MATERIAL start
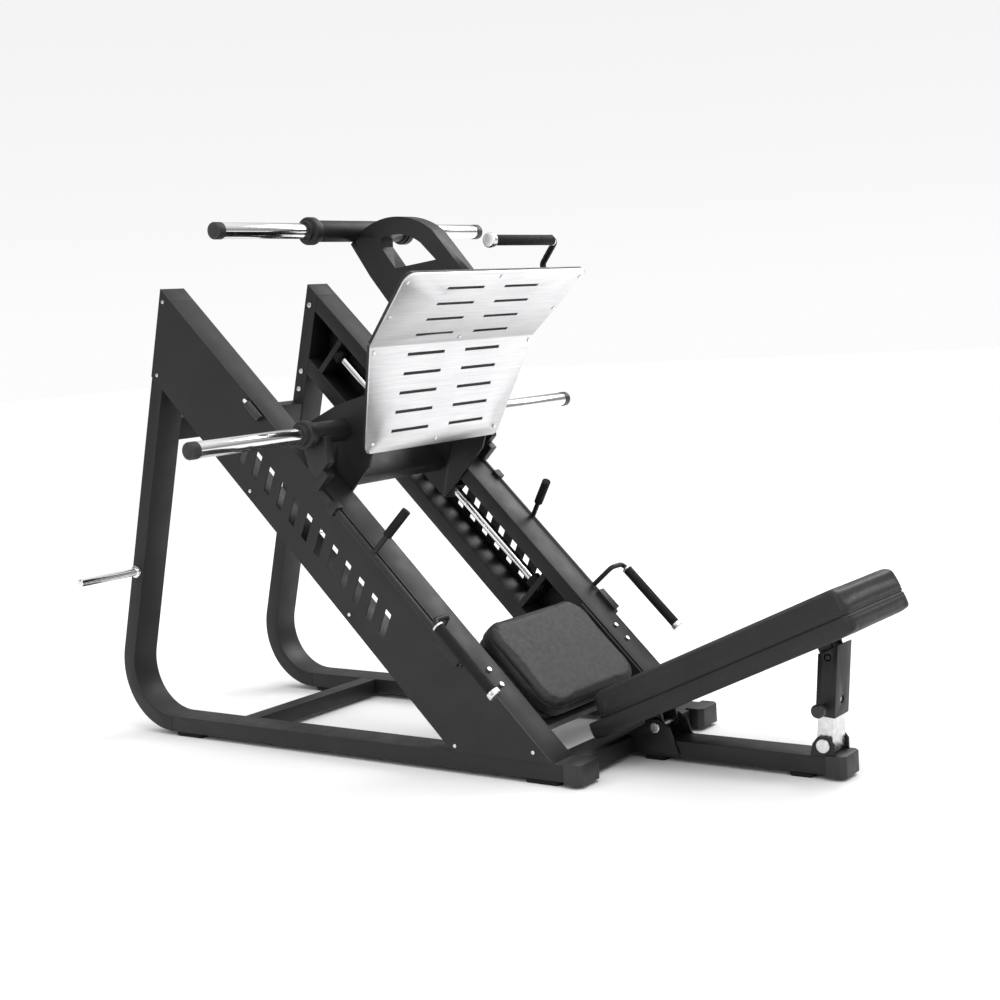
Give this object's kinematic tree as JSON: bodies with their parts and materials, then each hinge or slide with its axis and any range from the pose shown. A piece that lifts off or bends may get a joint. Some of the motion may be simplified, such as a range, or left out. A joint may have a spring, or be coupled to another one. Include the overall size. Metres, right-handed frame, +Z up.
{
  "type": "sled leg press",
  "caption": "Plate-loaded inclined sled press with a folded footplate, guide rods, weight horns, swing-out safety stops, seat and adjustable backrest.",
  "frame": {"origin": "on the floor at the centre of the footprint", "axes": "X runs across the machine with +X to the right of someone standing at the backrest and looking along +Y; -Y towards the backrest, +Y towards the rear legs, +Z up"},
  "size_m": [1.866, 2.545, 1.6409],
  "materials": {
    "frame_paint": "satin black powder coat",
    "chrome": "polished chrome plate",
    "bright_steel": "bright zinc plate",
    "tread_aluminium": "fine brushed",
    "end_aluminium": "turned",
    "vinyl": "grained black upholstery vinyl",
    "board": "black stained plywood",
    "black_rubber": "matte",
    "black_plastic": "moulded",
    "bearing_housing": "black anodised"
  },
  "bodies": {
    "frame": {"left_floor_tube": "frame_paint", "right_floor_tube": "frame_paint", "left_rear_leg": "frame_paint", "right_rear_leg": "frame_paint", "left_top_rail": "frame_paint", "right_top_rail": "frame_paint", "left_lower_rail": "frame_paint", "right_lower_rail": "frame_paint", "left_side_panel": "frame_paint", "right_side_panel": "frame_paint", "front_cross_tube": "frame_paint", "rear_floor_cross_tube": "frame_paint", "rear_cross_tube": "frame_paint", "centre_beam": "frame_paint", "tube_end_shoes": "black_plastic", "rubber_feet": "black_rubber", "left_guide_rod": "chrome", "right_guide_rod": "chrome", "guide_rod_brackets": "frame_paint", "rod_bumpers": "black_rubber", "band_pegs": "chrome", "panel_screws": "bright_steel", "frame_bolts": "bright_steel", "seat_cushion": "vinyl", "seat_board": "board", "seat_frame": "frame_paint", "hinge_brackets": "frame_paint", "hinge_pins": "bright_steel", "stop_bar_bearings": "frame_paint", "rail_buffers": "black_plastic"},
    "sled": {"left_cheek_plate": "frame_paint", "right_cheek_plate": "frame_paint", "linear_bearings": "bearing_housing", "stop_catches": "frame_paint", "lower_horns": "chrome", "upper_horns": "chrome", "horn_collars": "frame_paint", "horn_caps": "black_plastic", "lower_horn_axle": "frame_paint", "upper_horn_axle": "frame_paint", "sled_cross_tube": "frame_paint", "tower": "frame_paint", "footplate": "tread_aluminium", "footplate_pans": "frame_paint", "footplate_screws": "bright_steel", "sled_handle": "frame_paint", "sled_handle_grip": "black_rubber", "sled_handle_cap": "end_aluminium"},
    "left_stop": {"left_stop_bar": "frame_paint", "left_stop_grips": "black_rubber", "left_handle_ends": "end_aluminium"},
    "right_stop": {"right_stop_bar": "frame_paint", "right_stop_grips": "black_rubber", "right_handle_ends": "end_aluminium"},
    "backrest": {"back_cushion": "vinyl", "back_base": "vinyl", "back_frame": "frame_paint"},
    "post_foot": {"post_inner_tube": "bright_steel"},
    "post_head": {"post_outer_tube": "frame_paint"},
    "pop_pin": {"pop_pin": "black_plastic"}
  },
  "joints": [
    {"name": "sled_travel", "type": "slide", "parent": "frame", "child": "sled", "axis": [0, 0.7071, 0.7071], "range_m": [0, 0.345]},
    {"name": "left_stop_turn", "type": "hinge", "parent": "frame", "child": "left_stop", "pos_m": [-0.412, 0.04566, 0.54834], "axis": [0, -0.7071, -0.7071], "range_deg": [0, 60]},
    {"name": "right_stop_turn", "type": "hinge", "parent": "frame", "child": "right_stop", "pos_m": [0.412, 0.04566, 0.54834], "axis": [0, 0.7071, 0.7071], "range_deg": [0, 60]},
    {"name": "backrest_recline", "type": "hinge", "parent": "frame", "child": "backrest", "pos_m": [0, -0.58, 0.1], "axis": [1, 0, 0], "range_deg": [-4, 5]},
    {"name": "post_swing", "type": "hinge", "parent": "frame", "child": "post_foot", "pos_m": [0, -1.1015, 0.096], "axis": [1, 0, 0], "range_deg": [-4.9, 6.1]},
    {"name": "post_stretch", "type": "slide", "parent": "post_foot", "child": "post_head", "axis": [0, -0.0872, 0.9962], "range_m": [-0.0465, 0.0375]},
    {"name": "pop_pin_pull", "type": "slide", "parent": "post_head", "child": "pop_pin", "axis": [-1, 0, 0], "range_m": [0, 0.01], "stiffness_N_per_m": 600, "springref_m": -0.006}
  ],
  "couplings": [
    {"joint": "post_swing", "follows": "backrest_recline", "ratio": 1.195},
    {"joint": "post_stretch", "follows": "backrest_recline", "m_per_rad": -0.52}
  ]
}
MATERIAL end
**STATED TASK**
Word for word, write out the data.

**COMPLETED EXERCISE**
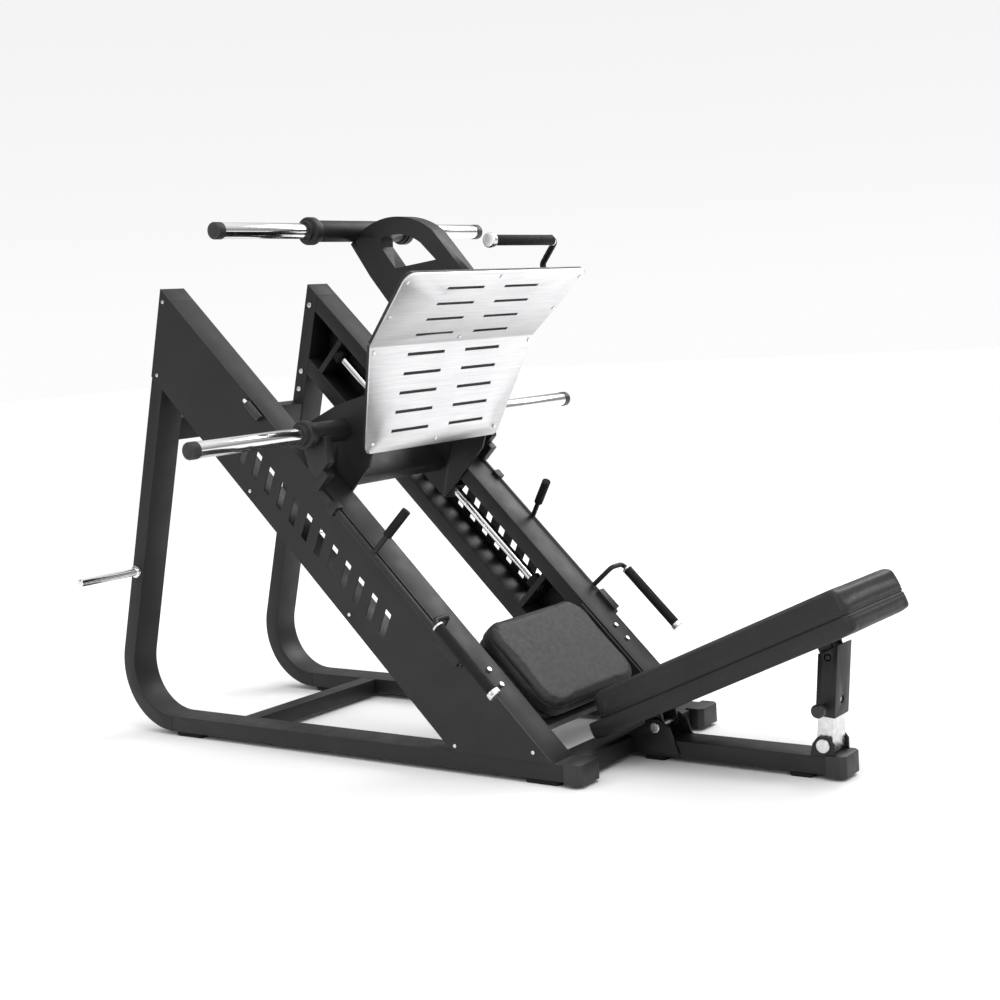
Give this object's kinematic tree as JSON: bodies with their parts and materials, then each hinge or slide with its axis and any range from the pose shown. A piece that lifts off or bends may get a joint. Some of the motion may be simplified, such as a range, or left out. A joint may have a spring, or be coupled to another one. Include the overall size. Metres, right-handed frame, +Z up.
{
  "type": "sled leg press",
  "caption": "Plate-loaded inclined sled press with a folded footplate, guide rods, weight horns, swing-out safety stops, seat and adjustable backrest.",
  "frame": {"origin": "on the floor at the centre of the footprint", "axes": "X runs across the machine with +X to the right of someone standing at the backrest and looking along +Y; -Y towards the backrest, +Y towards the rear legs, +Z up"},
  "size_m": [1.866, 2.545, 1.6409],
  "materials": {
    "frame_paint": "satin black powder coat",
    "chrome": "polished chrome plate",
    "bright_steel": "bright zinc plate",
    "tread_aluminium": "fine brushed",
    "end_aluminium": "turned",
    "vinyl": "grained black upholstery vinyl",
    "board": "black stained plywood",
    "black_rubber": "matte",
    "black_plastic": "moulded",
    "bearing_housing": "black anodised"
  },
  "bodies": {
    "frame": {"left_floor_tube": "frame_paint", "right_floor_tube": "frame_paint", "left_rear_leg": "frame_paint", "right_rear_leg": "frame_paint", "left_top_rail": "frame_paint", "right_top_rail": "frame_paint", "left_lower_rail": "frame_paint", "right_lower_rail": "frame_paint", "left_side_panel": "frame_paint", "right_side_panel": "frame_paint", "front_cross_tube": "frame_paint", "rear_floor_cross_tube": "frame_paint", "rear_cross_tube": "frame_paint", "centre_beam": "frame_paint", "tube_end_shoes": "black_plastic", "rubber_feet": "black_rubber", "left_guide_rod": "chrome", "right_guide_rod": "chrome", "guide_rod_brackets": "frame_paint", "rod_bumpers": "black_rubber", "band_pegs": "chrome", "panel_screws": "bright_steel", "frame_bolts": "bright_steel", "seat_cushion": "vinyl", "seat_board": "board", "seat_frame": "frame_paint", "hinge_brackets": "frame_paint", "hinge_pins": "bright_steel", "stop_bar_bearings": "frame_paint", "rail_buffers": "black_plastic"},
    "sled": {"left_cheek_plate": "frame_paint", "right_cheek_plate": "frame_paint", "linear_bearings": "bearing_housing", "stop_catches": "frame_paint", "lower_horns": "chrome", "upper_horns": "chrome", "horn_collars": "frame_paint", "horn_caps": "black_plastic", "lower_horn_axle": "frame_paint", "upper_horn_axle": "frame_paint", "sled_cross_tube": "frame_paint", "tower": "frame_paint", "footplate": "tread_aluminium", "footplate_pans": "frame_paint", "footplate_screws": "bright_steel", "sled_handle": "frame_paint", "sled_handle_grip": "black_rubber", "sled_handle_cap": "end_aluminium"},
    "left_stop": {"left_stop_bar": "frame_paint", "left_stop_grips": "black_rubber", "left_handle_ends": "end_aluminium"},
    "right_stop": {"right_stop_bar": "frame_paint", "right_stop_grips": "black_rubber", "right_handle_ends": "end_aluminium"},
    "backrest": {"back_cushion": "vinyl", "back_base": "vinyl", "back_frame": "frame_paint"},
    "post_foot": {"post_inner_tube": "bright_steel"},
    "post_head": {"post_outer_tube": "frame_paint"},
    "pop_pin": {"pop_pin": "black_plastic"}
  },
  "joints": [
    {"name": "sled_travel", "type": "slide", "parent": "frame", "child": "sled", "axis": [0, 0.7071, 0.7071], "range_m": [0, 0.345]},
    {"name": "left_stop_turn", "type": "hinge", "parent": "frame", "child": "left_stop", "pos_m": [-0.412, 0.04566, 0.54834], "axis": [0, -0.7071, -0.7071], "range_deg": [0, 60]},
    {"name": "right_stop_turn", "type": "hinge", "parent": "frame", "child": "right_stop", "pos_m": [0.412, 0.04566, 0.54834], "axis": [0, 0.7071, 0.7071], "range_deg": [0, 60]},
    {"name": "backrest_recline", "type": "hinge", "parent": "frame", "child": "backrest", "pos_m": [0, -0.58, 0.1], "axis": [1, 0, 0], "range_deg": [-4, 5]},
    {"name": "post_swing", "type": "hinge", "parent": "frame", "child": "post_foot", "pos_m": [0, -1.1015, 0.096], "axis": [1, 0, 0], "range_deg": [-4.9, 6.1]},
    {"name": "post_stretch", "type": "slide", "parent": "post_foot", "child": "post_head", "axis": [0, -0.0872, 0.9962], "range_m": [-0.0465, 0.0375]},
    {"name": "pop_pin_pull", "type": "slide", "parent": "post_head", "child": "pop_pin", "axis": [-1, 0, 0], "range_m": [0, 0.01], "stiffness_N_per_m": 600, "springref_m": -0.006}
  ],
  "couplings": [
    {"joint": "post_swing", "follows": "backrest_recline", "ratio": 1.195},
    {"joint": "post_stretch", "follows": "backrest_recline", "m_per_rad": -0.52}
  ]
}